_Task input_.
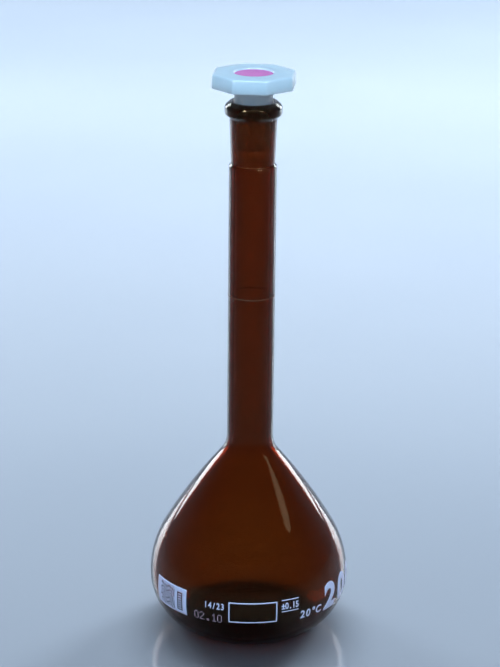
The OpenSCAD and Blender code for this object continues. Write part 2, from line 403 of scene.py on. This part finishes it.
def wrap(bm, az, z, pitch=0.8):
    """Cuts a flat outline into small faces, gives it the ink's thickness and wraps it on the bulb."""
    for axis in (0, 1):
        values = [v.co[axis] for v in bm.verts]
        low, high = min(values), max(values)
        normal = Vector((1, 0, 0)) if axis == 0 else Vector((0, 1, 0))
        for i in range(1, math.ceil((high - low) / pitch)):
            geometry = list(bm.verts) + list(bm.edges) + list(bm.faces)
            cut = normal * (low + i * pitch)
            bmesh.ops.bisect_plane(bm, geom=geometry, plane_co=cut, plane_no=normal, dist=1e-6)
    made = bmesh.ops.extrude_face_region(bm, geom=list(bm.faces))["geom"]
    for element in made:
        if isinstance(element, bmesh.types.BMVert):
            element.co.z = 1
    for vert in bm.verts:
        x, y, lifted = vert.co
        turn = math.radians(az) + x / BULB_R
        radius = (bulb_radius(z + y) + INK_T * lifted) * MM
        vert.co = (radius * math.sin(turn), -radius * math.cos(turn), (z + y) * MM)
    return bm


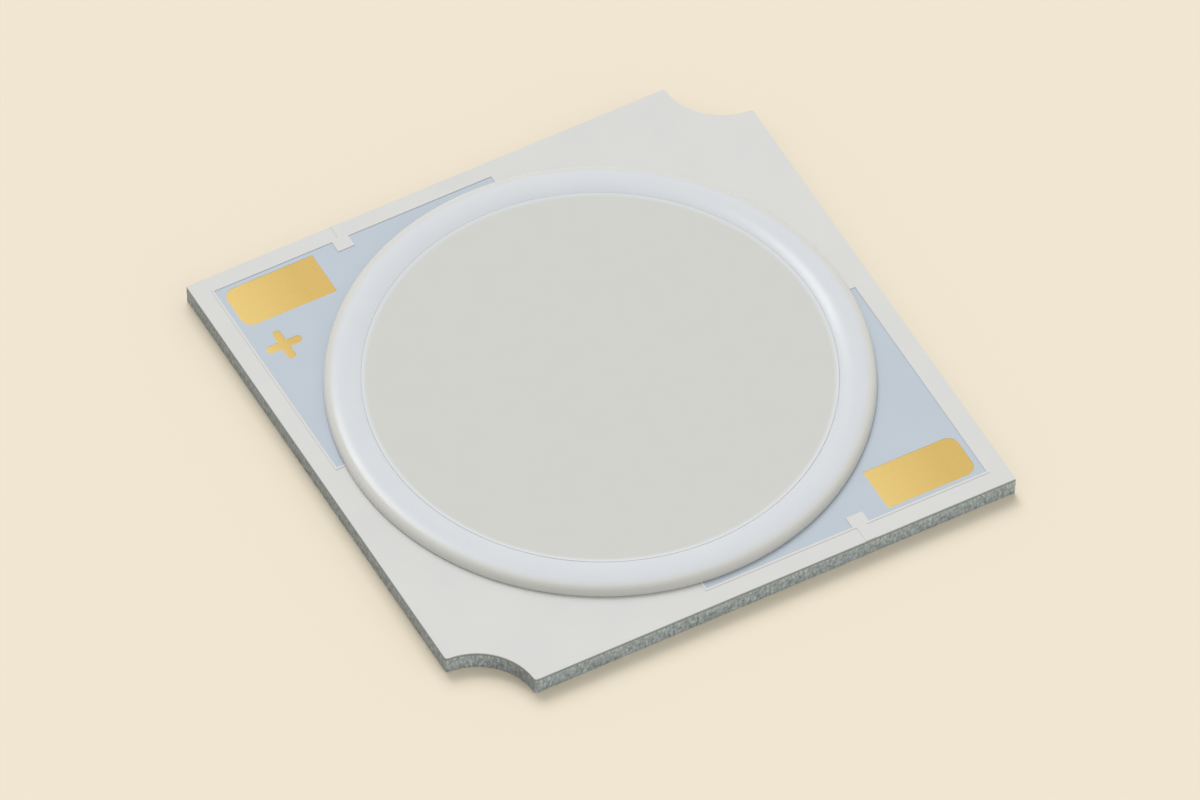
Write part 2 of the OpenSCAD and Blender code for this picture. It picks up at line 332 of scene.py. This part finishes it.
WHITE_INK = (screen_colour(217, 217, 215), screen_colour(214, 215, 213))
GREY_INK = (screen_colour(188, 198, 208), screen_colour(191, 201, 211))
white_mask = mask_finish("white_mask", *WHITE_INK, roughness=0.55)
grey_mask = mask_finish("grey_mask", *GREY_INK, roughness=0.50)
print("masks:", white_mask.name, grey_mask.name)

# %% [markdown]
# ### Silicones
#
# Two silicones fill the middle. The bead is glossy enough to show a soft
# highlight, and light travels a little way into it, which is what subsurface
# scattering gives. Over the outermost part of its radius its white is painted
# darker and warmer: painted shade at the foot, with a painted reflection of the
# beige table. The cast fill is loaded with phosphor powder, so it is matt, and its
# surface has the fine mottling of settled powder. Over the last fifth of a
# millimetre of its radius, where it climbs the bead in a lip, it is painted a
# brighter white, a painted highlight along the lip.

# %% Bead silicone
BEAD_WHITE = (screen_colour(215, 219, 223), screen_colour(213, 217, 222))
# Painted shade and a painted reflection of the beige table: the bead's foot is darker and warmer.
FOOT_SHADE_AND_REFLECTION = screen_colour(211, 211, 206)
BEAD_FOOT_SHADE_ZONE = (12.25 * MM, 12.55 * MM)

bead_silicone, bead_tree, bead_shader = new_finish("bead_silicone", BEAD_WHITE[0], 0.30)
bead_clouds = grain(bead_tree, 0.5, 3.0)
# Mixes the cloudy white with the painted shade and reflection at the foot.
bead_tone_and_foot_shade = bead_tree.nodes.new("ShaderNodeMix")
bead_tone_and_foot_shade.data_type = "RGBA"
bead_tree.links.new(
    spread_between(bead_tree, distance_from_middle(bead_tree), 0.0, 1.0, *BEAD_FOOT_SHADE_ZONE),
    bead_tone_and_foot_shade.inputs[0],
)
bead_tree.links.new(blend_colours(bead_tree, bead_clouds, *BEAD_WHITE), bead_tone_and_foot_shade.inputs[6])
bead_tone_and_foot_shade.inputs[7].default_value = FOOT_SHADE_AND_REFLECTION
bead_tree.links.new(bead_tone_and_foot_shade.outputs[2], bead_shader.inputs["Base Color"])
bead_gloss = spread_between(bead_tree, bead_clouds, 0.22, 0.27)
bead_tree.links.new(bead_gloss, bead_shader.inputs["Roughness"])
bead_shader.inputs["Subsurface Weight"].default_value = 0.25
bead_shader.inputs["Subsurface Radius"].default_value = (1.0, 0.95, 0.9)
bead_shader.inputs["Subsurface Scale"].default_value = 0.25 * MM
add_bump(bead_tree, bead_shader, grain(bead_tree, 2.5, 2.0), 0.002 * MM, 0.6)
print("bead:", bead_silicone.name)

# %% Fill silicone
FILL_GREY = (screen_colour(208, 209, 204), screen_colour(207, 208, 203))
FILL_MEAN = screen_colour(206, 207, 202)
# Painted highlight: a brighter white along the lip where the fill meets the bead.
LIP_HIGHLIGHT_WHITE = screen_colour(217, 220, 222)
LIP_HIGHLIGHT_ZONE = (10.80 * MM, 10.98 * MM)

fill_silicone, fill_tree, fill_shader = new_finish("fill_silicone", FILL_MEAN, 0.62)
fill_clouds = grain(fill_tree, 0.8, 5.0)
# Mixes the mottled grey with the painted highlight along the lip.
fill_tone_and_lip_highlight = fill_tree.nodes.new("ShaderNodeMix")
fill_tone_and_lip_highlight.data_type = "RGBA"
fill_tree.links.new(
    spread_between(fill_tree, distance_from_middle(fill_tree), 0.0, 1.0, *LIP_HIGHLIGHT_ZONE),
    fill_tone_and_lip_highlight.inputs[0],
)
fill_tree.links.new(blend_colours(fill_tree, fill_clouds, *FILL_GREY), fill_tone_and_lip_highlight.inputs[6])
fill_tone_and_lip_highlight.inputs[7].default_value = LIP_HIGHLIGHT_WHITE
fill_tree.links.new(fill_tone_and_lip_highlight.outputs[2], fill_shader.inputs["Base Color"])
fill_powder = grain(fill_tree, 14.0, 3.0)
fill_sheen = spread_between(fill_tree, fill_powder, 0.56, 0.68)
fill_tree.links.new(fill_sheen, fill_shader.inputs["Roughness"])
fill_shader.inputs["Specular IOR Level"].default_value = 0.3
add_bump(fill_tree, fill_shader, fill_powder, 0.0015 * MM, 0.7)
print("fill:", fill_silicone.name)

# %% [markdown]
# ### Gold
#
# The pads are plated, which leaves a fine crystalline satin rather than a mirror.
# A painted reflection makes each pad paler towards one end. Generated
# coordinates run from 0 to 1 across a piece, whatever its size, so one gradient
# fits both pads and the plus mark.

# %% Gold finish
GOLD_MEAN = screen_colour(230, 206, 138)
# Painted reflection: each piece is paler at one end and deeper towards the other.
GOLD_REFLECTION_PALE_END = screen_colour(226, 205, 141)
GOLD_REFLECTION_DEEP_END = screen_colour(211, 187, 121)
GOLD_REFLECTION_DEEP_FROM = 0.75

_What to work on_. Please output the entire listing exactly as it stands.

_Solved problem_.
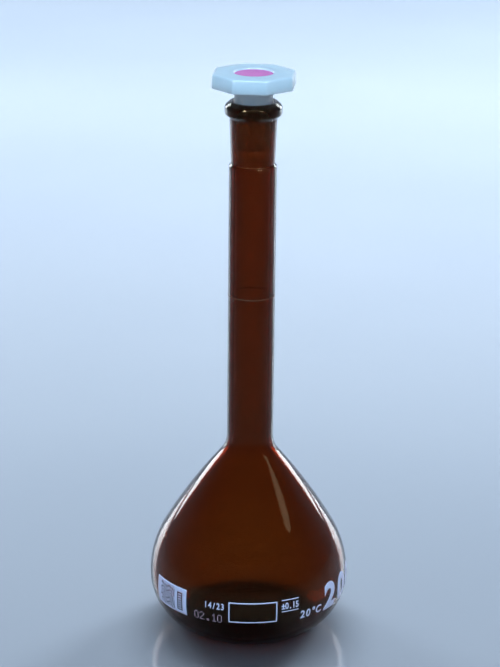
The OpenSCAD and Blender code for this object continues. Write part 2, from line 403 of scene.py on. This part finishes it.
def wrap(bm, az, z, pitch=0.8):
    """Cuts a flat outline into small faces, gives it the ink's thickness and wraps it on the bulb."""
    for axis in (0, 1):
        values = [v.co[axis] for v in bm.verts]
        low, high = min(values), max(values)
        normal = Vector((1, 0, 0)) if axis == 0 else Vector((0, 1, 0))
        for i in range(1, math.ceil((high - low) / pitch)):
            geometry = list(bm.verts) + list(bm.edges) + list(bm.faces)
            cut = normal * (low + i * pitch)
            bmesh.ops.bisect_plane(bm, geom=geometry, plane_co=cut, plane_no=normal, dist=1e-6)
    made = bmesh.ops.extrude_face_region(bm, geom=list(bm.faces))["geom"]
    for element in made:
        if isinstance(element, bmesh.types.BMVert):
            element.co.z = 1
    for vert in bm.verts:
        x, y, lifted = vert.co
        turn = math.radians(az) + x / BULB_R
        radius = (bulb_radius(z + y) + INK_T * lifted) * MM
        vert.co = (radius * math.sin(turn), -radius * math.cos(turn), (z + y) * MM)
    return bm


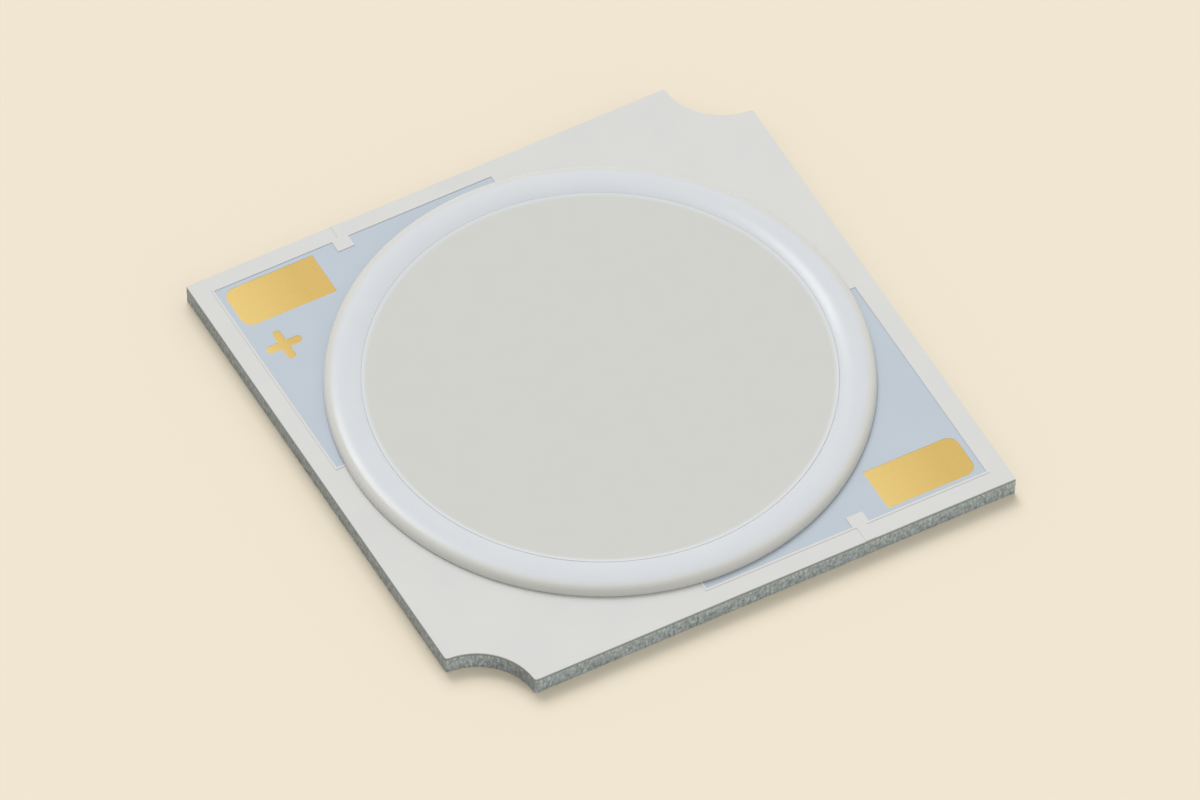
Write part 2 of the OpenSCAD and Blender code for this picture. It picks up at line 332 of scene.py. This part finishes it.
WHITE_INK = (screen_colour(217, 217, 215), screen_colour(214, 215, 213))
GREY_INK = (screen_colour(188, 198, 208), screen_colour(191, 201, 211))
white_mask = mask_finish("white_mask", *WHITE_INK, roughness=0.55)
grey_mask = mask_finish("grey_mask", *GREY_INK, roughness=0.50)
print("masks:", white_mask.name, grey_mask.name)

# %% [markdown]
# ### Silicones
#
# Two silicones fill the middle. The bead is glossy enough to show a soft
# highlight, and light travels a little way into it, which is what subsurface
# scattering gives. Over the outermost part of its radius its white is painted
# darker and warmer: painted shade at the foot, with a painted reflection of the
# beige table. The cast fill is loaded with phosphor powder, so it is matt, and its
# surface has the fine mottling of settled powder. Over the last fifth of a
# millimetre of its radius, where it climbs the bead in a lip, it is painted a
# brighter white, a painted highlight along the lip.

# %% Bead silicone
BEAD_WHITE = (screen_colour(215, 219, 223), screen_colour(213, 217, 222))
# Painted shade and a painted reflection of the beige table: the bead's foot is darker and warmer.
FOOT_SHADE_AND_REFLECTION = screen_colour(211, 211, 206)
BEAD_FOOT_SHADE_ZONE = (12.25 * MM, 12.55 * MM)

bead_silicone, bead_tree, bead_shader = new_finish("bead_silicone", BEAD_WHITE[0], 0.30)
bead_clouds = grain(bead_tree, 0.5, 3.0)
# Mixes the cloudy white with the painted shade and reflection at the foot.
bead_tone_and_foot_shade = bead_tree.nodes.new("ShaderNodeMix")
bead_tone_and_foot_shade.data_type = "RGBA"
bead_tree.links.new(
    spread_between(bead_tree, distance_from_middle(bead_tree), 0.0, 1.0, *BEAD_FOOT_SHADE_ZONE),
    bead_tone_and_foot_shade.inputs[0],
)
bead_tree.links.new(blend_colours(bead_tree, bead_clouds, *BEAD_WHITE), bead_tone_and_foot_shade.inputs[6])
bead_tone_and_foot_shade.inputs[7].default_value = FOOT_SHADE_AND_REFLECTION
bead_tree.links.new(bead_tone_and_foot_shade.outputs[2], bead_shader.inputs["Base Color"])
bead_gloss = spread_between(bead_tree, bead_clouds, 0.22, 0.27)
bead_tree.links.new(bead_gloss, bead_shader.inputs["Roughness"])
bead_shader.inputs["Subsurface Weight"].default_value = 0.25
bead_shader.inputs["Subsurface Radius"].default_value = (1.0, 0.95, 0.9)
bead_shader.inputs["Subsurface Scale"].default_value = 0.25 * MM
add_bump(bead_tree, bead_shader, grain(bead_tree, 2.5, 2.0), 0.002 * MM, 0.6)
print("bead:", bead_silicone.name)

# %% Fill silicone
FILL_GREY = (screen_colour(208, 209, 204), screen_colour(207, 208, 203))
FILL_MEAN = screen_colour(206, 207, 202)
# Painted highlight: a brighter white along the lip where the fill meets the bead.
LIP_HIGHLIGHT_WHITE = screen_colour(217, 220, 222)
LIP_HIGHLIGHT_ZONE = (10.80 * MM, 10.98 * MM)

fill_silicone, fill_tree, fill_shader = new_finish("fill_silicone", FILL_MEAN, 0.62)
fill_clouds = grain(fill_tree, 0.8, 5.0)
# Mixes the mottled grey with the painted highlight along the lip.
fill_tone_and_lip_highlight = fill_tree.nodes.new("ShaderNodeMix")
fill_tone_and_lip_highlight.data_type = "RGBA"
fill_tree.links.new(
    spread_between(fill_tree, distance_from_middle(fill_tree), 0.0, 1.0, *LIP_HIGHLIGHT_ZONE),
    fill_tone_and_lip_highlight.inputs[0],
)
fill_tree.links.new(blend_colours(fill_tree, fill_clouds, *FILL_GREY), fill_tone_and_lip_highlight.inputs[6])
fill_tone_and_lip_highlight.inputs[7].default_value = LIP_HIGHLIGHT_WHITE
fill_tree.links.new(fill_tone_and_lip_highlight.outputs[2], fill_shader.inputs["Base Color"])
fill_powder = grain(fill_tree, 14.0, 3.0)
fill_sheen = spread_between(fill_tree, fill_powder, 0.56, 0.68)
fill_tree.links.new(fill_sheen, fill_shader.inputs["Roughness"])
fill_shader.inputs["Specular IOR Level"].default_value = 0.3
add_bump(fill_tree, fill_shader, fill_powder, 0.0015 * MM, 0.7)
print("fill:", fill_silicone.name)

# %% [markdown]
# ### Gold
#
# The pads are plated, which leaves a fine crystalline satin rather than a mirror.
# A painted reflection makes each pad paler towards one end. Generated
# coordinates run from 0 to 1 across a piece, whatever its size, so one gradient
# fits both pads and the plus mark.

# %% Gold finish
GOLD_MEAN = screen_colour(230, 206, 138)
# Painted reflection: each piece is paler at one end and deeper towards the other.
GOLD_REFLECTION_PALE_END = screen_colour(226, 205, 141)
GOLD_REFLECTION_DEEP_END = screen_colour(211, 187, 121)
GOLD_REFLECTION_DEEP_FROM = 0.75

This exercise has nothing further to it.